The symptoms of extreme tiredness, dehydration and lactic acid build-up from oxygen deprivation were overwhelmingly apparent as we scaled the steep scree slopes at temperatures below freezing, in pitch black, after only one hour of sleep.

Ploughing onwards

And, through steely determination and supported by our incredible team of Tanzanian guides and porters, twenty of our group managed to push through to Stella Point to take on the final 200m push.

We were closing in on the Roof of Africa.

We plodded like zombies, an extreme parody of the ‘pole pole’ (slowly slowly) Swahili instruction that had been shouted at us throughout the trip to encourage us to maintain a steady pace, allowing us to acclimatize to altitude.

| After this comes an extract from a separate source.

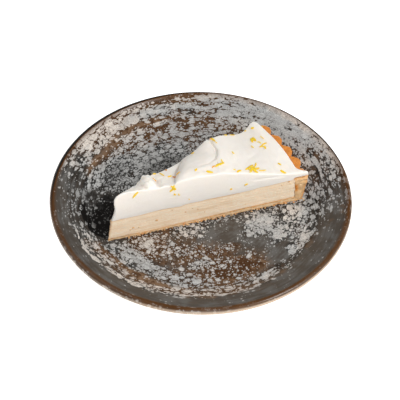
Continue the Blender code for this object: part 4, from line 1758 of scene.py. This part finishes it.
@dataclass
class Studio:
    """The floor, the lights and the camera."""

    aim: Triple = (-0.00066, 0.00993, 0.0)
    distance: float = 0.7
    elevation: float = math.radians(47.05)
    roll: float = math.radians(1.133)
    lens: float = 89.84
    sensor: float = 36.0
    near: float = 0.01
    lamp_distance: float = 1.1
    sky: float = 0.29
    floor_size: float = 4.0
    floor_drop: float = 0.0002

    def _hang(self, lamp: Lamp) -> None:
        """Hangs a square soft light that faces the plate.

        Args:
            lamp: The light.
        """
        made = bpy.data.lights.new(lamp.name, "AREA")
        made.size = lamp.size
        made.energy = lamp.power
        bearing, elevation = math.radians(lamp.bearing), math.radians(lamp.elevation)
        level = math.cos(elevation)
        away = Vector((math.cos(bearing) * level, math.sin(bearing) * level, math.sin(elevation)))
        holder = stand(lamp.name, made)
        holder.location = away * self.lamp_distance
        holder.rotation_euler = away.to_track_quat("Z", "Y").to_euler()

    def light(self) -> None:
        """Hangs the lamps and sets the even light all round."""
        for lamp in LAMPS:
            self._hang(lamp)
        world = bpy.data.worlds.new("studio")
        world.use_nodes = True
        back = world.node_tree.nodes["Background"].inputs
        back["Color"].default_value = (1.0, 1.0, 1.0, 1.0)
        back["Strength"].default_value = self.sky
        bpy.context.scene.world = world
        bpy.context.scene.view_settings.view_transform = "Standard"

    def lay_floor(self) -> None:
        """Lays a wide pale floor just under the plate's foot."""
        skin = bmesh.new()
        bmesh.ops.create_grid(skin, x_segments=4, y_segments=4, size=self.floor_size)
        bmesh.ops.translate(skin, verts=list(skin.verts), vec=(0.0, 0.0, -self.floor_drop))
        mesh = as_mesh("floor", skin)
        mesh.materials.append(StudioFloor().make())
        stand("floor", mesh)

    def set_camera(self) -> None:
        """Sets the camera above the front of the plate, rolled a little as in the photograph."""
        back = Vector((0.0, -math.cos(self.elevation), math.sin(self.elevation)))
        right = Vector((1.0, 0.0, 0.0))
        up = back.cross(right)
        turned_right = right * math.cos(self.roll) + up * math.sin(self.roll)
        turned_up = up * math.cos(self.roll) - right * math.sin(self.roll)
        lens = bpy.data.cameras.new("camera")
        lens.lens = self.lens
        lens.sensor_width = self.sensor
        lens.clip_start = self.near
        camera = stand("camera", lens)
        pose = Matrix((turned_right, turned_up, back)).transposed().to_4x4()
        pose.translation = Vector(self.aim) + back * self.distance
        camera.matrix_world = pose
        bpy.context.scene.camera = camera


def main() -> None:
    """Builds the plate, the slice on it and the studio."""
    logging.basicConfig(level=logging.INFO, format="%(message)s")
    studio = Studio()
    studio.set_camera()
    studio.lay_floor()
    studio.light()
    place = SlicePlace()
    Plate().build()
    PastryCase(place).build()
    filling = Filling(place)
    filling.build()
    cream = Cream(place, filling).build()
    Zest(place, cream).build()
    Crumbs(place).build()


if __name__ == "__main__":
    main()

Finally, with a sunrise that looked like it had been lifted straight out of the opening scene of The Lion King, and after nine and a half hour hours of climbing on far too little water (and, it goes without saying, too little oxygen), we made it to Uhuru Peak.

On the Roof of Africa



I honestly can’t tell you the sense of relief we felt at the moment when we reached the peak. And, as if overtaken by adrenalin, our relief quickly turned to excitement and an overwhelming sense of pride and achievement.

Twenty of us had climbed Kilmanjaro including, I should add, the entire Cambridge contingent. (Better than Surrey… just saying…)

Take on the Kilimanjaro challenge.

And take it on for charity.

My adventure to the Roof of Africa is undoubtedly an experience that I will remember for the rest of my life. Despite not knowing any of the team beforehand, I have made friends for life in the ‘A1 Team’ I climbed with.

And perhaps as importantly, I now have an ample supply of epic Facebook cover photos and need never be stumped by your bog-standard ‘Describe a challenging situation that you have faced’ interview question ever again.

In the baaaaag

Asante, Kilimanjaro. You’ve been epic.